Create the model training class

In [92]:
class ModelTraining:
    def __init__(self, mediator):
        self.mediator = mediator

    def fit(self, df: pd.DataFrame, target_col: str) -> None:
        print(f"Training model to predict {target_col}")
        self.mediator.notify("model_evaluation", None, None, None)

Create the model evaluator class

In [93]:
class ModelEvaluator:
    def evaluate(self, model, X_test: pd.DataFrame, y_test: pd.Series) -> dict:
        print("Evaluating model performance")

Once we have defined everything we need, we need to define the client.

In [94]:
pipeline2 = PipelineMediator()

In [95]:
data_encoder = DataEncoder(pipeline2)
data_normalization = DataNormalization(pipeline2)
model_training = ModelTraining(pipeline2)
model_evaluator = ModelEvaluator()

In [96]:
pipeline2.register_event("data_encoding", data_encoder.transform)
pipeline2.register_event("data_normalization", data_normalization.transform)
pipeline2.register_event("model_training", model_training.fit)
pipeline2.register_event("model_evaluation", model_evaluator.evaluate)

Let's execute the pipeline

In [97]:
data_encoder.transform(None, "target")

Encoding categorical features of the column target
Normalizing numerical features of the columns None
Training model to predict None
Evaluating model performance


As you see before, we can define how the different events are going to be invoked one by another.
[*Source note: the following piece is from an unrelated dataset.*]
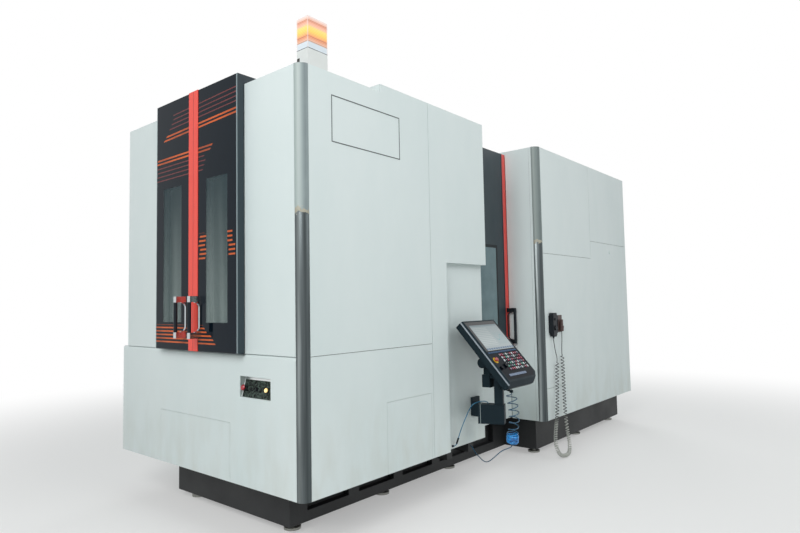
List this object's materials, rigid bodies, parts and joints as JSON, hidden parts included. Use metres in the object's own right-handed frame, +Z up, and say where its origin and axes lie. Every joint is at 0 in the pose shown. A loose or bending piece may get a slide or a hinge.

The `mediator` serves like a general object who saves all those dependencies and executes the events.

Finally, the mediator class looks quite similar to the chain of responsability. However, my final suggestion is to use the chain of responsability when you have systems that communicate linearly. Otherwise, if you need a communication that can be in different manners, you should go with the mediator. In the previous example because it was really small, chain of responsability and mediator looks quite similar.